We open with Leo (Jon Sigve Skard) and Elvis (Erlend Nervold), erstwhile employees of the No Shit Cleaning Service (specializing in crime-scene clean-ups), as they see to their latest assignment. It seems that an elderly recluse has been torn to pieces by animals at his isolated cabin in the woods and the duo have been called in to clean it all up and find the rest of the body, tasks which the novice Elvis approaches with as little enthusiasm as possible. While cleaning up the place, however, the pair stumble upon a hidden entrance to a sealed-up basement: further investigation reveals a modest living area, shelves full of canned goods that expired 30 years ago and some sort of laboratory setup, complete with a large tub filled with opaque liquid.

The situation takes a decided turn for the surreal, however, when a nude, mute young woman (Silje Reinamo) bursts from the tub. According to audiotapes that they find, tapes which appear to feature the voice of the deceased home-owner, the young woman is named Thale. Who…or what…she is isn’t quite so easy to figure out, however, and will lead our heroes to a mysterious government agency, a sad-eyed but cold-hearted G-man (Morten Andresen) and the rather awe-inspiring idea that the surrounding woods may just be filled with the living embodiment of fairy tales, creatures so alien and powerful that mankind would be better served pretending that they don’t exist.
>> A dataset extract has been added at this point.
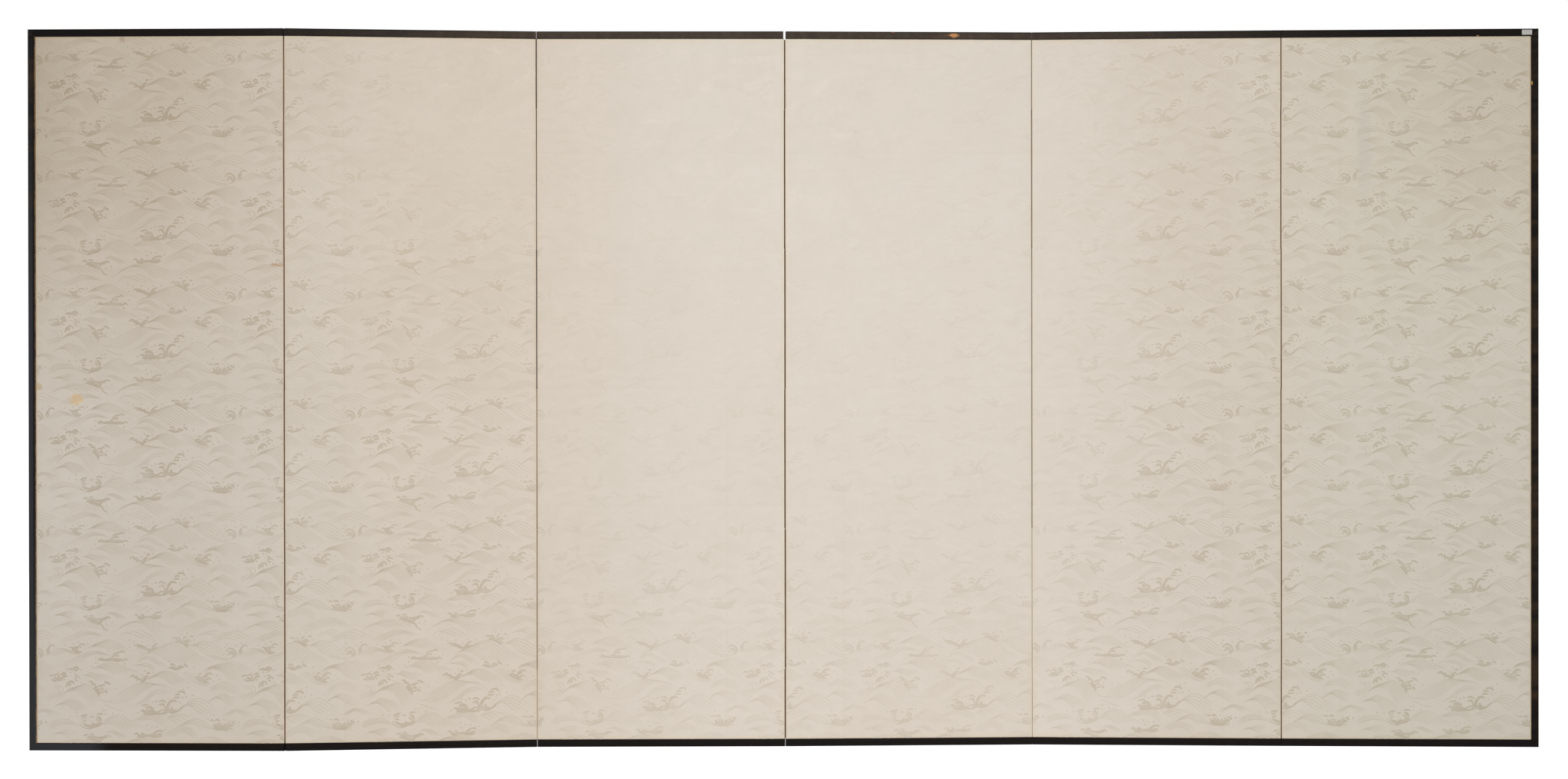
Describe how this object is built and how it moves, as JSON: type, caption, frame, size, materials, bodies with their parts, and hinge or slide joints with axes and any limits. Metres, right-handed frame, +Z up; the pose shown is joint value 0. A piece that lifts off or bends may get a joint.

There’s something really interesting about Nordaas’ film (wearing a virtual haberdashery, the film’s writer-director was also its cinematographer and editor), an element that can best be summed-up as “magical.” While Thale is an extremely modest production (one interior, one exterior; a small handful of actors; limited effects), it’s a completely self-assured one, striking a tone that falls just short of madcap but is distinctly zany. The overall idea – that fairy tales may be more reality-based than we think – is a good one and something that’s already been explored to good effect in something like Troll Hunter (2010) and Rare Exports (2010), films which Thale certainly shares an overall vibe with.

The relationship between the world-weary veteran and the wide-eyed novice, despite being a trope nearly as old as films themselves, is well developed by Skard and Nervold, respectively but the real star ends up being Reinamo as the mute, captive huldra. Ethereal, beautiful and just impish enough to keep us guessing, Reinamo is a real dynamo, bringing more characterization to the mute Thale than many actors give with pages worth of dialogue. The scene where she stalks the soldiers through the basement, nude and deadly as a tiger, is a real corker and instantly reminded me of the similarly bravura scene in Tobe Hooper’s wackadoodle Lifeforce (1985) where Mathilda May did pretty much the same thing.

Despite how much I liked the film, overall, I can’t help but wish it had a consistently better look: despite some nice exterior shots of the brooding forest, too much of the interior photography has a cheap, digital look to it that really takes away from the film’s fairy tale themes. If ever there was an indie horror-fantasy film that cried out for the hyper-fantastic, overly fussed with mise-en-scene of Wes Anderson’s oeuvre, Thale is that film. While the movie never looks flat-out ugly, it’s consistently flat, which ends up being a real disappointment. While I’m sure that this can be chalked-up to the film’s low-budget status, it’s definitely a bit of a bummer.

For the most part, however, Thale is a real winner: genuinely odd, suitably whimsical (or as whimsical as a film which features crime-scene cleaners can be, I suppose) and always interesting, Nordaas’ sophomore film is a fast-paced, short (under 90 minutes) and thought-provoking little movie that takes a distinct left-turn from most horror fare and is all the stronger for it. We might not fully understand everything by the time the end credits roll but, then again, when do we ever fully understand fairy tales? Sometimes, there are things you just can’t explain.